Saturday, September 05, 2009

Historia de dos ventanas


Ahí estaba, quieta, viendo el paso de los días milenarios. Ante sus inmensos ojos cuadrados se sucedían multitud de escenas: arrullos de las madres a sus criaturas, juegos de niños, adolescencia, cumpleaños, fiestas familiares; también discusiones desagradables, enfermedades y fallecimientos. Ella, la ventana, contemplaba impertérrita todo lo que acontecía. Nada de lo humano le era ajeno a esa pequeña parte de la casa tan necesaria como ignorada. La ventana era poca cosa comparada con los espléndidos muebles de la sala de estar, la mesa del comedor y la bruñida puerta de entrada. Ella –la ventana- era una oquedad abierta al mundo: al sol, a la gente, a la ciudad, a la montaña. Al cerrarse calentaba la casa, al abrirse hacia entrar una brisa de oxígeno y de vida que regeneraba el hogar de los hombres.

Desde hace varios siglos la estaban convirtiendo en una especie de espejo donde se reflejaban las luces de neón de las intimidades humanas. La personas parecía que no miraban ya el mundo, se miraban a sí mismas, absortas en sus mundillos imaginarios. Aquel ambiente sedujo, asombró a muchos, pero terminó por enrarecer el aire. Ya casi ni se podía respirar: La emprendieron a pedradas contra aquel espejo mentiroso. La pobre ventana, que estaba oculta, acabó destartalada, rota, sin vidrios, pero se volvía a ver la luz del mundo. Ya, sin ni siquiera cristales, serviría para mirar de nuevo el cosmos, sin prejuicios. Ahí estaba: era la filosofía.

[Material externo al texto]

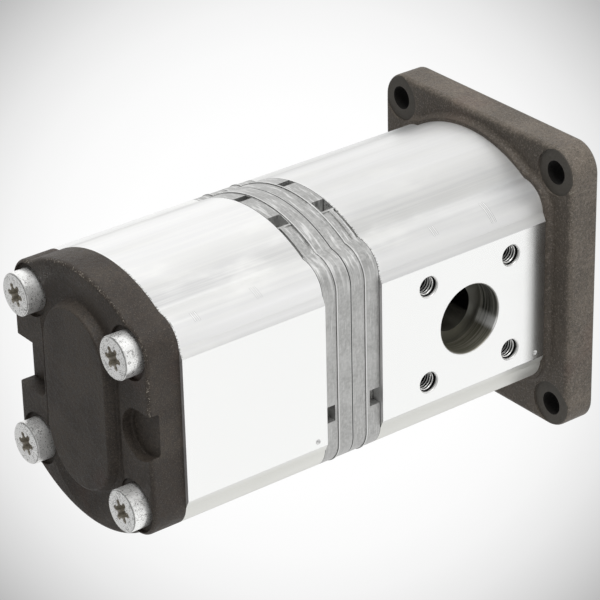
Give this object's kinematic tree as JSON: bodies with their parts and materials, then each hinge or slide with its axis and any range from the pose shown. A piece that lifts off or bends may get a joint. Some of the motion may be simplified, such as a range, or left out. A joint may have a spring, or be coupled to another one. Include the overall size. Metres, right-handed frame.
{
  "type": "tandem gear pump",
  "caption": "Tandem hydraulic gear pump: gear sections in line on one splined drive shaft, behind a bolted cast iron mounting flange.",
  "frame": {"origin": "drive shaft axis in the plane of the mounting face", "axes": "+X along the drive shaft towards the driven machine, +Z from the idler gears to the drive gears, -Y out of the suction port"},
  "size_m": [0.2256, 0.1062, 0.115],
  "materials": {
    "flange_iron": "sand cast, oiled",
    "cover_iron": "sand cast, oiled",
    "extruded_aluminium": "extruded, flats milled",
    "die_cast_aluminium": "die cast, tumbled",
    "block_aluminium": "machined",
    "ground_steel": "ground and oiled",
    "zinc_plated_steel": "zinc plated",
    "dark_steel": "blackened",
    "bush_bronze": "sliding bearing surface",
    "seal_rubber": "moulded nitrile",
    "backup_plastic": "cut sheet"
  },
  "bodies": {
    "housing": {"front_cover": "flange_iron", "end_cover": "cover_iron", "front_body": "extruded_aluminium", "rear_body": "extruded_aluminium", "front_intermediate_plate": "die_cast_aluminium", "rear_intermediate_plate": "die_cast_aluminium", "clamp_screws": "zinc_plated_steel", "dowel_pins": "dark_steel", "seal_retaining_ring": "dark_steel", "shaft_seal": "seal_rubber", "front_cover_seal": "seal_rubber", "front_plate_seal": "seal_rubber", "plate_joint_seal": "seal_rubber", "rear_plate_seal": "seal_rubber", "end_cover_seal": "seal_rubber", "front_outer_block": "block_aluminium", "front_outer_drive_bush": "bush_bronze", "front_outer_idler_bush": "bush_bronze", "front_outer_block_seal": "seal_rubber", "front_outer_backup_ring": "backup_plastic", "front_inner_block": "block_aluminium", "front_inner_drive_bush": "bush_bronze", "front_inner_idler_bush": "bush_bronze", "front_inner_block_seal": "seal_rubber", "front_inner_backup_ring": "backup_plastic", "rear_inner_block": "block_aluminium", "rear_inner_drive_bush": "bush_bronze", "rear_inner_idler_bush": "bush_bronze", "rear_inner_block_seal": "seal_rubber", "rear_inner_backup_ring": "backup_plastic", "rear_outer_block": "block_aluminium", "rear_outer_drive_bush": "bush_bronze", "rear_outer_idler_bush": "bush_bronze", "rear_outer_block_seal": "seal_rubber", "rear_outer_backup_ring": "backup_plastic"},
    "drive_train": {"front_drive_gear": "ground_steel", "coupler": "ground_steel", "rear_drive_gear": "ground_steel"},
    "front_idler": {"front_idler_gear": "ground_steel"},
    "rear_idler": {"rear_idler_gear": "ground_steel"}
  },
  "joints": [
    {"name": "drive_spin", "type": "hinge", "parent": "housing", "child": "drive_train", "pos_m": [0, 0, 0], "axis": [1, 0, 0], "continuous": true},
    {"name": "front_idler_spin", "type": "hinge", "parent": "housing", "child": "front_idler", "pos_m": [0, 0, -0.031], "axis": [1, 0, 0], "continuous": true},
    {"name": "rear_idler_spin", "type": "hinge", "parent": "housing", "child": "rear_idler", "pos_m": [0, 0, -0.031], "axis": [1, 0, 0], "continuous": true}
  ],
  "couplings": [
    {"joint": "front_idler_spin", "follows": "drive_spin", "ratio": -1},
    {"joint": "rear_idler_spin", "follows": "drive_spin", "ratio": -1}
  ]
}
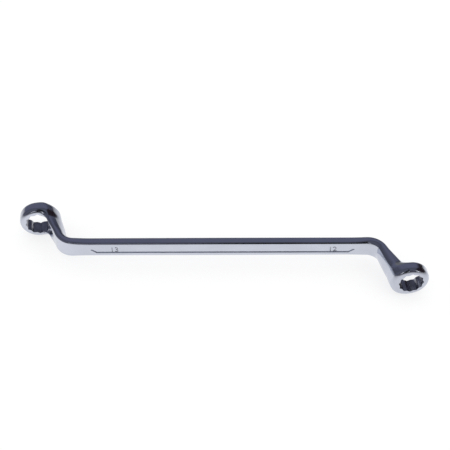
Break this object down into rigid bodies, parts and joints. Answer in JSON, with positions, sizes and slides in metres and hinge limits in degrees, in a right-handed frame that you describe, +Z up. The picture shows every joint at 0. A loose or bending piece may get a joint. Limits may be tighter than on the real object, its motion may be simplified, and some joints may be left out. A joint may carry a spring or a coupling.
{
  "type": "ring spanner",
  "caption": "Deep-offset double-ended ring spanner forged in one piece, its bi-hexagon ring sockets turned to opposite sides of a slim shank with sunk panels.",
  "frame": {"origin": "on the surface that the spanner lies on, under the middle of its bounding box", "axes": "+X along the shank, from the 13 mm ring to the 12 mm ring; +Y square to the shank's wide faces, towards the side that the 13 mm ring is turned to; +Z up, with the spanner lying on the outside of its rings"},
  "size_m": [0.2244, 0.0546, 0.021],
  "materials": {
    "chrome_plate": "bright chrome plate over a polished steel forging"
  },
  "bodies": {
    "root": {"spanner": "chrome_plate"}
  },
  "joints": []
}
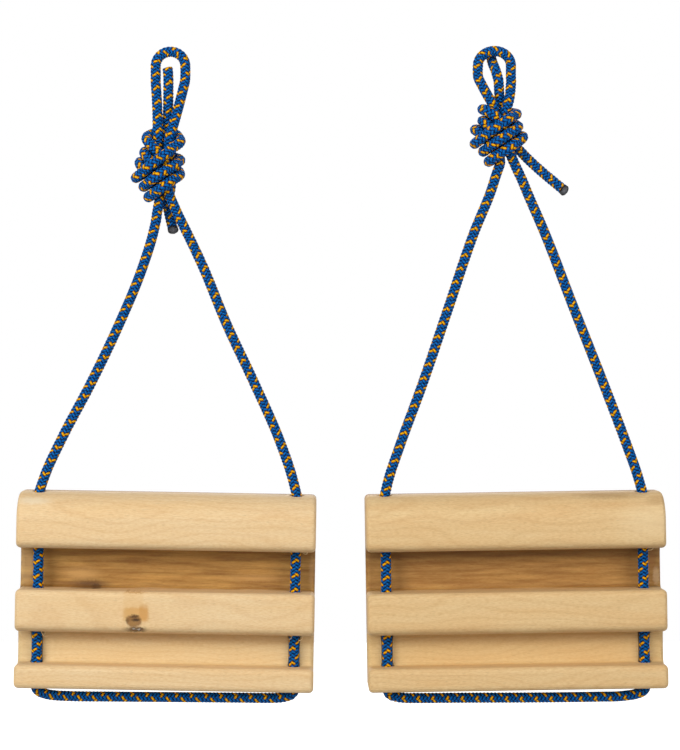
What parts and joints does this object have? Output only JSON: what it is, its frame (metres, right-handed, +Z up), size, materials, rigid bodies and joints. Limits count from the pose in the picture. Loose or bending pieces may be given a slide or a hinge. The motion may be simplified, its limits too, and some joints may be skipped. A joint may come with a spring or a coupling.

También sin cristales, abierta a una noche paradójica y llena de estrellas, otra ventana proyectaba la luz tenue y entrañable en el campo oscuro cercano a la casa. Dentro había un momento de inefable fraternidad. Envueltos en ese encanto, a los pocos momentos, se notaba la inminencia de un drama. La luz era bonita y modesta. Una luz sencilla que presagiaba un fulgor fuera de todo alcance. La ventana estaba ahí: era la teología.